À l’aube de son centenaire, le cru Moulin-à-Vent retient 14 lieux-dits fin en décembre 2023 : Au Michelon, Aux Caves, Carquelin, Champ de cour, Chassignol, La Roche, La Rochelle, la Tour du Bief, le Moulin-à-Vent, les Perelles, les Rouchaux, les Thorins, les Vérillats et Rochegrès.

A Brouilly, 16 lieux-dits sont retenus : Reverdon, La Chaize, Combiality, Garanches, Pierreux (Odenas), Pissevieille, Voujon, La Terrière, La Martingale, Les Maisons Neuves (Cercié), Briante, Marquisat, La Perrière (Saint-Lager), Combiaty (Saint-Etienne-La Varenne), Saburin (Quincié-en-Beaujolais), Saint-Pierre (Charentay). La démarche devrait être suivie en 2024 pour le cru Côtes-de-Brouilly.

Cahier des charges des premiers crus

Les premiers crus de Fleurie auront un maximum de production moindre que les crus classiques, soit 52 hectolitres/hectares au lieu de 56 à Fleurie et 50 hl/ha en Moulin-à-Vent. Un différence qui n’est pas très grande quand on sait qu’aujourd’hui les rendements ont tendance à être à la baisse.

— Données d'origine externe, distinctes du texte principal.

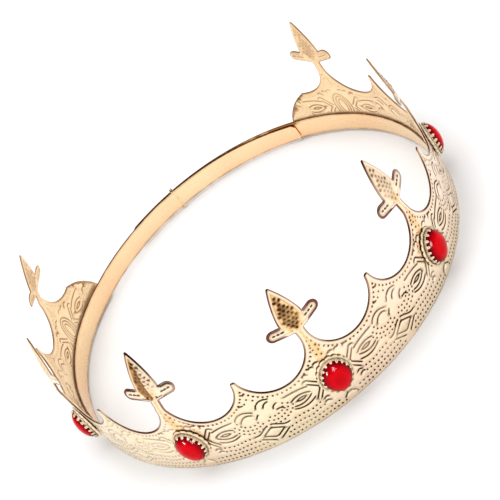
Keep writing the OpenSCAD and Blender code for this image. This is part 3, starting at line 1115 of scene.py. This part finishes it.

A Fleurie par exemple, la date de lancement des vins sera plus tardive que les crus classiques avec une mise en marché en septembre au lieu de février, une différence notable et qui va dans le sens de la capacité de vieillissement. Les degrés minimums sont plus élevés mais restent très bas (11,5° contre 10,5°) ce qui est loin de la réalité aujourd’hui (13°).

Concernant le mode de culture, on ira certainement plus loin dans quelques années. L’interdiction de désherbant chimique a été définie pour les vignes plantées à plus de 1m20 seulement (lisez aussi notre article Pourquoi traite-t-on la vigne ?

Les autres crus du Beaujolais vont certainement suivre et il faudra encore probablement une petite dizaine d’années avant que les premiers crus soient officiellement validés. Des avancées positives pour la région, qui ne sont pas sans générer des questionnements sur le contrôle de la qualité et la gestion de l’humain au sein des appellations.